There are all kinds of personal service jobs that fit here, ranging from the elite (concierge) to the important but more menial (shining shoes). What they have in common is the need to live up to another person’s standard at least once in your life. The value of that empathy, even if it’s merely learned and not intrinsic, is exceptional.
3. Work with a deadline
Having to work until the wee hours or through significant pain to deliver on a deadline is a formative experience. Learning to manage around deadlines as a writer, analyst, consultant, or delivery boy means learning how to assess a situation in terms of resource needs, capacity, timing, and costs.
Deadline work also teaches you to manage pain. Nothing taught me that better than football games. When you play ball, the game kicks off not matter what state your body is in, so you get ready, and you deal with the pain. I always appreciated what I recall famous football coach Bobby Bowden once said about an injured player of his:
“He’ll be in pain, but we have a ballgame, and pain don’t matter.”
Deadlines can be tough. Learning to answer the call regardless of pain is valuable.
I’m learning as I age that there are generational differences with respect to deadlines. I’d go so far as to say that there are some age cohorts in the workforce (ahem…millennials) who have, as a stereotype, significantly less appreciation for the urgency and precision that deadlines can demand. When those people mix with others that are more delivery oriented…they lose. Understanding what deadlines are and how to commit to and manage around them comes from critical experience.
4. Work that requires you to write
I first became a published author when I wrote an article entitled “Venture Capital in the Not-So-New Economy” while moonlighting for a consulting firm in 2001. I was volunteered to write a series of blogs (under deadline, surprisingly enough) for BusinessWeek Online while in graduate school, and now I write for fun. I have always found the absolutely necessary habit of stopping, structuring, and thinking when writing to be instrumental to my later career. Clarity of thought is a rare thing—I always strive for it, and sometimes I achieve it. Writing as a job and as a hobby is a fantastic developmental pursuit.

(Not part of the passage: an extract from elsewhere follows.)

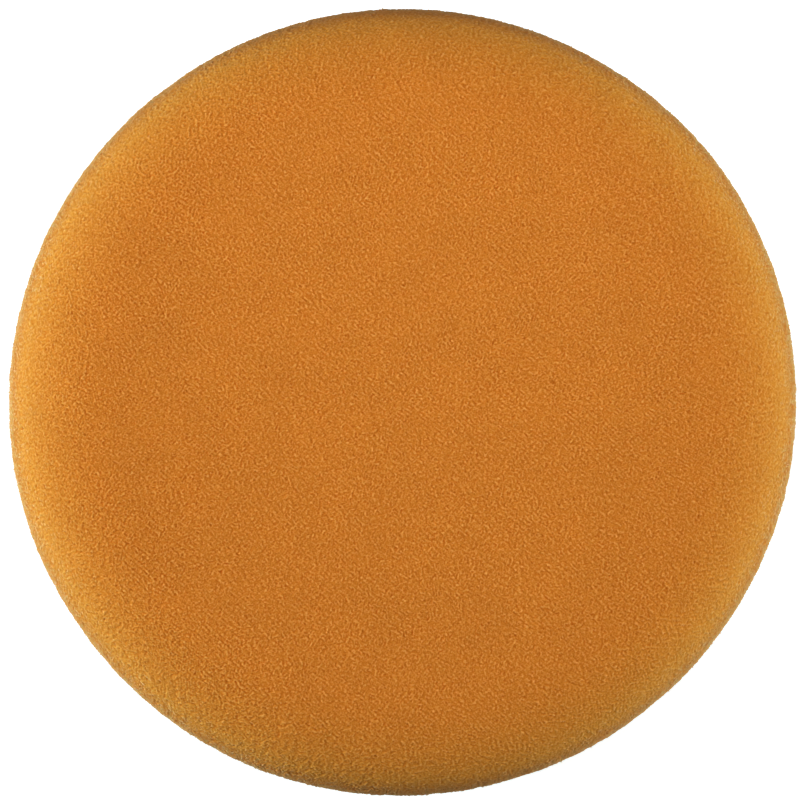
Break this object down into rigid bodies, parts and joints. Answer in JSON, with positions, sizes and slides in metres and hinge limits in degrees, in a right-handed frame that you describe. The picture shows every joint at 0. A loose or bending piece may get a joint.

5. Work where there is no safety net
I still have in my file cabinet (somewhere) a two-year contract with the NFL’s San Francisco 49ers. There is likely no more pure meritocracy in the for-profit world than an NFL roster. You either produce, or you are cut. You tend to know where you stand right away, and I certainly did—I lasted a few preseason games, and I was cut. I “failed.”
But that failure has made the rest of my career a cakewalk.
I spent more than 7 years as a client service staffer (that is, on the tip of the spear) at the world’s most renowned professional services firm. That firm is known as much for its brand and talent as for its “up or out” career development policy. There was, once again, a distinct feel that you either perform or you will be cut. While the environment was more humane than the NFL, this model was high pressure. It was a social contract understood by all. It made you sharp, and it created focus.
Once you’ve worked without a safety net woven out of bureaucracy, cronies, and obfuscation, you realize and recognize more and more of the bad behaviors that come from rent seekers and moochers. You also notice the really bad ones—the ones who tell everyone else that it’s a meritocracy while really just politically and financially feathering their nests. Their safety nets start to entangle their morals.
I’ve had the joy of diversity in the work that I’ve done. I’m so thankful that my life circumstances have afforded me the opportunity to work everywhere from a tractor to a delivery truck to a storeroom to a boardroom. I’m truly lucky.
I hope my perspective can be of help to you.
Great blog. Growing up on a farm creates work ethics that are not found in most homes today. I know for I grew up with tobacco stick in my hand and cotton to be gathered before the storm,
Will forward this to my friends.
No doubt, Bryant. I never worked as hard as I did one early summer loading watermelons with a crew of migrant workers. I can still feel the steam coming off those fields in the early morning. I owe my uncle a lot for that experience.